In contrast, the CIAG and others pointed out to the DA that federalism by its very nature involved treating different regions differently. That is the essence of federalism.
For several months the DA stalled and prevaricated, until the CIAG and the FF plus, who had supported the Bill from the outset, lost patience with the DA and agreed that the FF plus would table the Bill, forcing the DA to take a stand either for or against federalism.
Caught in apolitical dilemma, the DA responded by writing the Western Cape Provincial Powers Bill. It pursued devolution rather than federalism, which the DA viewed as politically safer, and tried to dress it up as federalism. To disguise its unwillingness to pursue genuine federal autonomy (constitutional federalism) the DA invented the term ‘functional federalism’ (which is simply a euphemism for devolution).

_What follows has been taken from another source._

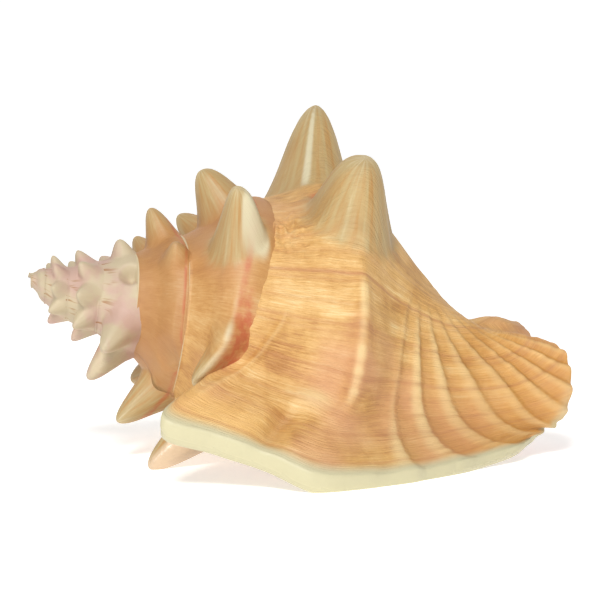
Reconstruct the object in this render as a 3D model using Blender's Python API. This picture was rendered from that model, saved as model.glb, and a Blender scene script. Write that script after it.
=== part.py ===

Consequently, both bills were tabled.
Cape Independence or status quo?
It remains to be seen if the public participation process will influence the DA to support the Peoples Bill. The CIAG has written to every member of the WCPP asking them to honour their constitutional obligation to act in the best interests of the Western Cape people and to vote in support of the Bill. The participation process is open until 7 August and several thousand people have already registered their support.
If the DA do vote against the Peoples Bill, they will no longer be able to claim that they support genuine federalism. Not only will they have spurned an opportunity to deliver it, but they will have actively voted with the ANC against it. They will also have proven that they are willing to act against the best interests of the Western Cape people to further their own political ambitions elsewhere.
By rejecting federalism, the DA will also simplify the case for Cape Independence considerably. If constitutional federalism is not an option, then the choice Western Cape voters face will be between the political status quo or Cape Independence. There will no longer be any middle ground.
The CIAG fully intends to make Cape Independence a key election issue in 2024.